Julian Plenti is...Skyscraper by Julian Plenti (Interpol's Paul Banks) is further confirmation that the tortured soul of Turn on the Bright Lights and the slovenly debonair crooner of Antics is long dead, only to be replaced by a cocky, aloof whimsy that is off-putting at best. While this transformation is not exactly unexpected (Interpol's 2007 dump of a record Our Love to Admire showcased the same tone-deaf bravura present here), it is disheartening for all those who believed that this band could sustain itself past two great records.
The biggest problem with Banks' fey alter ego is that it’s impossible to relate to him. Instead of fractured relationships and big city loneliness, Banks sings about all the women he's fucked since he's become famous and how good he is at doing it.
You have to think what got into the man to sing such a stupid line as "Girl on the sporting news/I just want to tell you one thing/You've got the kind of sex appeal that doesn't get a guy like me down." Throughout Interpol's career, people have questioned Banks' often obtuse and mercurial lyrics, and it is a shame that more don't take them seriously, because most of the stuff on Interpol's first two albums is pretty fantastic. He had a way with words that straddled the line between poignant and absurd. It was up to the listener to decide which side to take; unfortunately, most couldn't get past "Obstacle 1"'s "Her stories are boring and stuff/She's always calling my bluff."

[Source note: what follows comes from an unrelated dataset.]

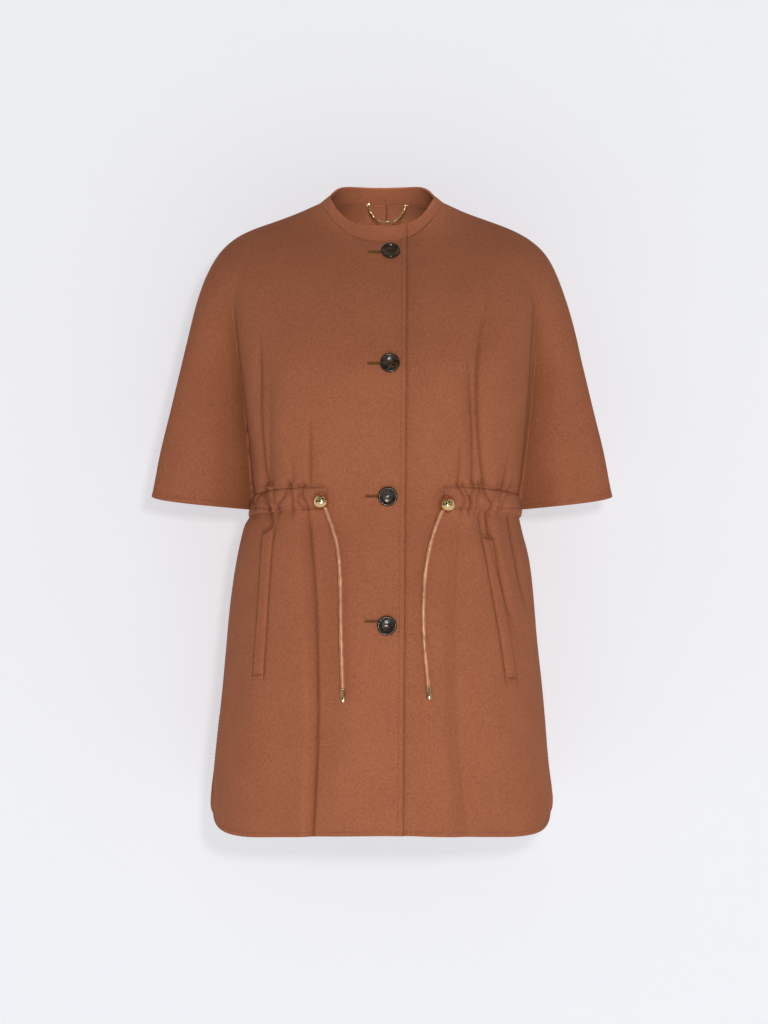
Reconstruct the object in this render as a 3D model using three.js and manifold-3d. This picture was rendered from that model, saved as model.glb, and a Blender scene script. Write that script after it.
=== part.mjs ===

I've developed a strong personal connection to those first two Interpol albums and their associated B-sides. Rarely a day goes by where I don't listen to part of TOTBL at least once. That record and its equally impressive follow-up Antics are imbued with a sense of cool and sophistication that didn't seem aloof or holier than thou, something that can’t be said for their post-2005 output. It seems that the money and status of being a major label band has gone to Banks' and his bandmates' heads—that would explain often-mocked bassist's Carlos Dengler's ridiculous essay on the nature of celebrity that accompanied his equally pretentious short film My Friends Told Me About You. Now Banks has turned in something just as bloated and self-indulgent.
Musically, the album's sound is diverse to a fault. Skyscraper lacks the cohesion that made TOTBL and Antics real statements, and what it feels like is a scattershot collection of songs that weren't good enough for Banks' main gig. The songwriting is frustratingly simple and repetitive, and the guitar playing is questionable at best. Without the support of Interpol's driving rhythm section, Banks' staccato riffs feel wooden and forced, and at times it feels like you're listening to a St. Sanders video. "H," the album's instrumental closer, sounds as bland and safe as a piece of elevator muzak; the main piano line plods along as if played by a computer. The two legitimately great songs on the record, "Skyscraper" and "On the Esplanade," succeed because their relative minimalism stands in contrast to the pomp and bombast of the rest of the record. Banks fares best when he sticks to what he knows: simple guitar riffs. The synthesizer and string accompaniments on the rest of the album seem out of place; don't even get me started on the retarded bleeps and bloops that decorate "Fun That We Have."
The saddest thing about listening to Julian Plenti is...Skyscraper is the fact that Banks wrote most of these songs before Interpol even existed. What could have been? What if he had released this record or a record like it back in 2001, before his voice got higher and he started wearing designer suits? The day Skyscraper was announced, three live recordings from 2000 or so surfaced: "Cellophane," "The Larynx That You Have," and an early version of "On the Esplanade." These songs show a performer low on confidence but high on charm; he makes lines like "Just because a canyon is fascist, doesn't mean you don't hold onto your beliefs" work, and his set up (acoustic guitar and vocals) is sparse enough that it makes any further unnecessary embellishments impossible. That is a Julian Plenti record I'd love to hear: Banks, his guitar, and his lyrics.
But if you have the ability, why not add a string section? Or a Hammond part? Fretless bass? Spoken word samples! Yes! Do it, throw it all in there! What Banks has done is drowned some songs with potential in a soup of synthesized sound and elitist affectations, creating a record that amounts to nothing more than embarrassing solipsism. Somehow, I'm not impressed.
Julian Plenti Is... Skyscraper is out now on Matador.